NCI microarray data.There are 64 columns corresponding to patients with 14 different cancers. Each patient’s microarray has 6830 genes. Orignal Source: http://genome-www.stanford.edu/nci60/. This dataset was discussed in the textbook ISL and is also available in the R package ISRL.
In addition it is available in csv format nci.csv on our webpage. The dataset is in expression matrix form so the dimensions are 6830 rows and 64 columns.
The dotchart below summarzing the number of cancers and patients.
To identify the number of clusters K, a frequently used method is to plot of the percentage change in Within SS and select the number of clusters after the percentage change diminishes to a small value. This is similar to the use of the Skree Plot to select the number of principal components. From the plot below we can try k=4 and k=5.

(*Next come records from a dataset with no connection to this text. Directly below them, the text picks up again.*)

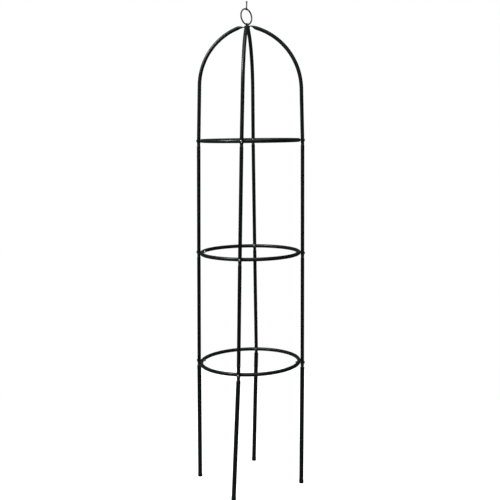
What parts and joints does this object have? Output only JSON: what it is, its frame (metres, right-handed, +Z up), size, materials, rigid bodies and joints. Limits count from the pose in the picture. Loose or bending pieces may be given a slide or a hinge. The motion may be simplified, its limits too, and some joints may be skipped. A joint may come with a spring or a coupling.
{
  "type": "garden obelisk",
  "caption": "Tall domed plant support in thin black tube: four jointed legs bolted outside three round hoops, bent in to one point with a hanging ring.",
  "frame": {"origin": "ground point under the middle of the three hoops, halfway between opposite feet", "axes": "+Z up, front leg towards -Y, right leg towards +X"},
  "size_m": [0.4412, 0.4426, 1.9101],
  "materials": {
    "leg_coating": "semi-gloss black powder coat with a faint green cast",
    "hoop_coating": "semi-gloss black powder coat with a faint green cast",
    "zinc_hardware": "zinc-plated steel, slightly dulled",
    "wire": "dark coated steel wire, satin",
    "cap_plastic": "matte black moulded plastic"
  },
  "bodies": {
    "obelisk_frame": {"top_bow_front": "leg_coating", "top_bow_right": "leg_coating", "top_bow_back": "leg_coating", "top_bow_left": "leg_coating", "upper_tube_front": "leg_coating", "upper_tube_right": "leg_coating", "upper_tube_back": "leg_coating", "upper_tube_left": "leg_coating", "middle_tube_front": "leg_coating", "middle_tube_right": "leg_coating", "middle_tube_back": "leg_coating", "middle_tube_left": "leg_coating", "foot_tube_front": "leg_coating", "foot_tube_right": "leg_coating", "foot_tube_back": "leg_coating", "foot_tube_left": "leg_coating", "top_ring": "hoop_coating", "middle_ring": "hoop_coating", "bottom_ring": "hoop_coating", "joint_screws": "zinc_hardware", "joint_nuts": "zinc_hardware", "apex_eye_screw": "zinc_hardware", "apex_washer": "zinc_hardware", "apex_nut": "zinc_hardware", "foot_cap_front": "cap_plastic", "foot_cap_right": "cap_plastic", "foot_cap_back": "cap_plastic", "foot_cap_left": "cap_plastic"},
    "hanging_ring": {"hanging_ring": "wire"},
    "hanger_link": {"hanger_link": "wire"}
  },
  "joints": [
    {"name": "ring_swing", "type": "hinge", "parent": "obelisk_frame", "child": "hanging_ring", "pos_m": [-0.0122, -0.0017, 1.8207], "axis": [0.5736, 0.8192, 0], "range_deg": [-90, 104]},
    {"name": "link_pivot", "type": "hinge", "parent": "hanging_ring", "child": "hanger_link", "pos_m": [-0.01541, 0.00618, 1.8789], "axis": [0.5821, 0.7981, -0.1553], "continuous": true}
  ]
}
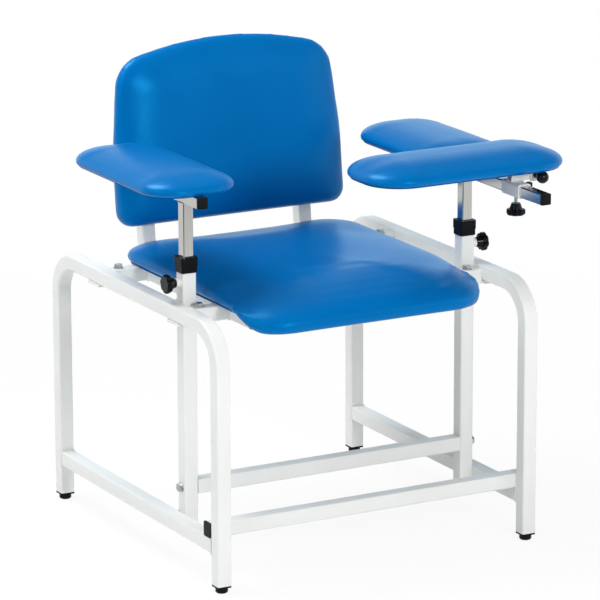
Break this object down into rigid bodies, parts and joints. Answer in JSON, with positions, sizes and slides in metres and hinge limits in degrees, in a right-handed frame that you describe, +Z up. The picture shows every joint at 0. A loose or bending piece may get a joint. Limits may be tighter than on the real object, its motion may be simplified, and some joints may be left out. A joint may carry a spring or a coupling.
{
  "type": "phlebotomy chair",
  "caption": "Blood-draw chair: square tube frame, padded seat and back, arm pads on clamped sliding posts, one pad that slides along its bar and flips up.",
  "frame": {"origin": "on the floor, midway between the four legs", "axes": "+Z up, -Y the way the sitter faces, +X to the sitter's left"},
  "size_m": [0.708, 0.701, 0.8103],
  "materials": {
    "white_powder_coat": "smooth semi-gloss powder coat",
    "chromed_tube": "bright chrome on steel tube",
    "blue_vinyl": "soft-grained vinyl upholstery, satin",
    "black_plastic": "moulded, fine matte",
    "black_rubber": "dull",
    "zinc_plated_steel": "zinc plated",
    "painted_plywood": "plywood painted matte black"
  },
  "bodies": {
    "frame": {"side_frame_left": "white_powder_coat", "side_frame_right": "white_powder_coat", "lower_rails": "white_powder_coat", "post_sleeve_left": "white_powder_coat", "post_sleeve_right": "white_powder_coat", "front_stretcher": "white_powder_coat", "middle_stretcher": "white_powder_coat", "stretcher_plugs": "zinc_plated_steel", "stretcher_bolts": "zinc_plated_steel", "seat_brackets": "white_powder_coat", "front_cross_tube": "white_powder_coat", "rear_cross_tube": "white_powder_coat", "seat_frame_bolts": "zinc_plated_steel", "seat_frame_nuts": "zinc_plated_steel", "seat_side_tube_left": "white_powder_coat", "seat_side_tube_right": "white_powder_coat", "seat_stubs": "white_powder_coat", "back_upright_left": "white_powder_coat", "back_upright_right": "white_powder_coat", "tube_caps": "black_plastic", "foot_inserts": "black_plastic", "foot_glides": "black_plastic", "collar_left": "black_plastic", "collar_right": "black_plastic", "knob_bosses": "white_powder_coat", "seat_board": "painted_plywood", "seat_cushion": "blue_vinyl", "seat_screws": "zinc_plated_steel", "back_board": "painted_plywood", "back_cushion": "blue_vinyl", "back_screws": "zinc_plated_steel"},
    "left_arm": {"arm_post_left": "chromed_tube", "arm_bar_left": "chromed_tube", "bar_caps_left": "black_plastic", "arm_board_left": "painted_plywood", "arm_cushion_left": "blue_vinyl", "arm_screws_left": "zinc_plated_steel"},
    "right_arm": {"arm_post_right": "chromed_tube", "arm_bar_right": "chromed_tube", "bar_caps_right": "black_plastic", "arm_board_right": "painted_plywood", "arm_cushion_right": "blue_vinyl", "arm_screws_right": "zinc_plated_steel"},
    "left_knob": {"star_knob_left": "black_plastic", "knob_stud_left": "zinc_plated_steel"},
    "right_knob": {"star_knob_right": "black_plastic", "knob_stud_right": "zinc_plated_steel"},
    "carrier_body": {"carrier": "white_powder_coat", "hinge_tube": "white_powder_coat", "hinge_bolt": "zinc_plated_steel", "bumpers": "black_rubber"},
    "carrier_clamp": {"carrier_knob": "black_plastic", "carrier_stud": "zinc_plated_steel"},
    "flip_pad": {"flip_ears": "white_powder_coat", "flip_board": "painted_plywood", "flip_cushion": "blue_vinyl", "flip_screws": "zinc_plated_steel"},
    "hinge_knob": {"ball_knob": "black_plastic"}
  },
  "joints": [
    {"name": "left_arm_height", "type": "slide", "parent": "frame", "child": "left_arm", "axis": [0, 0, 1], "range_m": [-0.085, 0.1]},
    {"name": "right_arm_height", "type": "slide", "parent": "frame", "child": "right_arm", "axis": [0, 0, 1], "range_m": [-0.07, 0.1]},
    {"name": "left_post_clamp", "type": "hinge", "parent": "frame", "child": "left_knob", "pos_m": [-0.2979, -0.1305, 0.486], "axis": [-1, 0, 0], "range_deg": [0, 720]},
    {"name": "right_post_clamp", "type": "hinge", "parent": "frame", "child": "right_knob", "pos_m": [0.2979, -0.1305, 0.486], "axis": [1, 0, 0], "range_deg": [0, 720]},
    {"name": "carrier_slide", "type": "slide", "parent": "right_arm", "child": "carrier_body", "axis": [0, -1, 0], "range_m": [-0.004, 0.055]},
    {"name": "carrier_clamp_turn", "type": "hinge", "parent": "carrier_body", "child": "carrier_clamp", "pos_m": [0.2669, -0.2965, 0.5819], "axis": [0, 0, -1], "range_deg": [0, 720]},
    {"name": "flip_hinge", "type": "hinge", "parent": "carrier_body", "child": "flip_pad", "pos_m": [0.3025, -0.2905, 0.63665], "axis": [0, 1, 0], "range_deg": [0, 95]},
    {"name": "hinge_knob_turn", "type": "hinge", "parent": "carrier_body", "child": "hinge_knob", "pos_m": [0.3025, -0.322, 0.63665], "axis": [0, -1, 0], "range_deg": [0, 360]}
  ]
}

Selecting k=4 the clusters can be summarized in a crosstabs.
## ClusterID
## Cancer 1 2 3 4
## BREAST 3 2 2 0
## CNS 5 0 0 0
## COLON 0 0 7 0
## K562A 0 0 0 1
## K562B 0 0 0 1
## LEUKEMIA 0 0 0 6
## MCF7A 0 0 1 0
## MCF7D 0 0 1 0
## MELANOMA 1 7 0 0
## NSCLC 6 0 3 0
## OVARIAN 4 0 2 0
## PROSTATE 1 0 1 0
## RENAL 9 0 0 0
## UNKNOWN 1 0 0 0
Crosstabs are best understood using a Mosaic Plot. This plot shows that all Colon and MCF are clustered together in group 4 while all Renal and CNS are in the same group (ID=1). There are many other groups that may be of interest. In practice, we would also examine the cluster with k=5 centers.
The hierarchical clustering using complete linkage with the Eucidean distance function shows many of the cancer group together such as colon, melanoma and renal.
With microarray datasets it is often of interest examine how the genes across patients are clustered. Usually there are so many genes that we use some feature selection method to reduce the number of genes so a manageable dendrogram can be produced. In the example below we selected the 40 most variable genes.